I've got to get back to working my through the Qt book today as well. I had put off working in that area for the last week or so to get caught back up on the other projects, but I should be back on track.

Sunday, January 25, 2009

Taking back the web.

Well, I've certainly done an excellent job of focusing on blogging :P At any rate, I am hard at work on things as per usual. I'm working to learn Qt still, attempting to work through the C++ GUI Programming with Qt 4 book that I purchased at the beginning of the month. I want to get through the entire thing before moving forward with porting the engine code over to making use of Qt.

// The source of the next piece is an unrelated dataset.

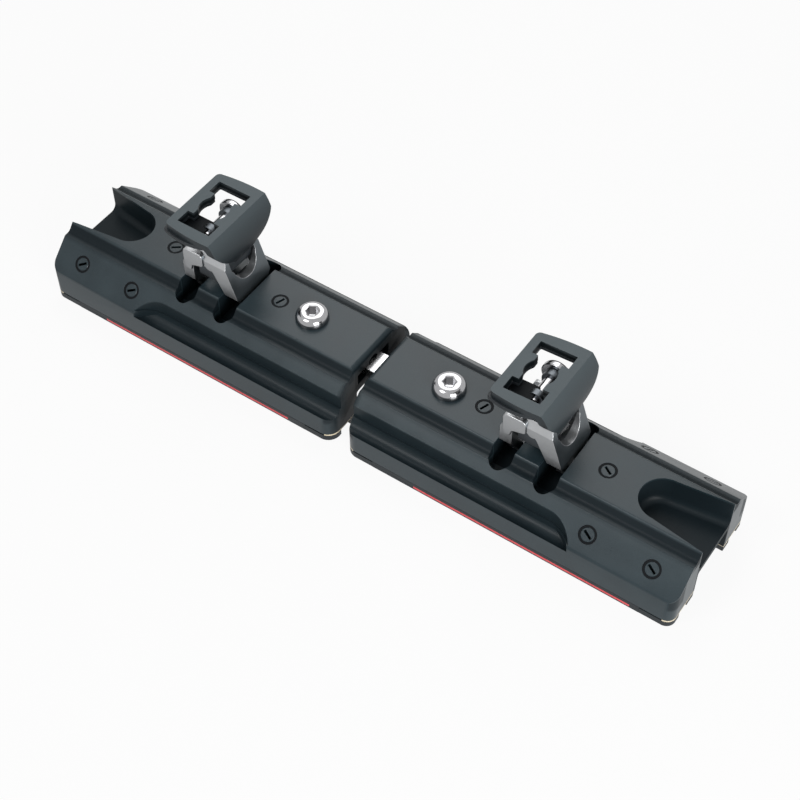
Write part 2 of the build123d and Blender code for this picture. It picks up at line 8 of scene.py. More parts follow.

I figure it could be March before that process is completed.

It would be faster, but I'm also working to development a tournament tool for GatheringofGamers.com . This is going to be taking a lot of time up as it's turning into a rather large project as time goes on. It's been fun to design though and I can't wait to start developing it. I'm currently in full fledged R&D mode still, but as I work with the other site developers to polish the design, work on building it should pick up within the next couple of weeks.

In the mean time as I do research for this project, I'm moving forward with adding some functionality to the decipherone.com website. I added some basic news submission to the site and will be adding some more stuff in the coming weeks.


In other news, after my rant about Microsoft last post, I'm now the proud owner of an XBox 360. I spent quite a bit of time gaming the first few days I got it and have managed to put in an hour or so every couple of days, which is more gaming then I've done in a long time. I have to say I'm fairly pleased with it so far and with the exception of the payment system, am fairly impressed with Xbox Live as well. Dead Space is also an excellent game.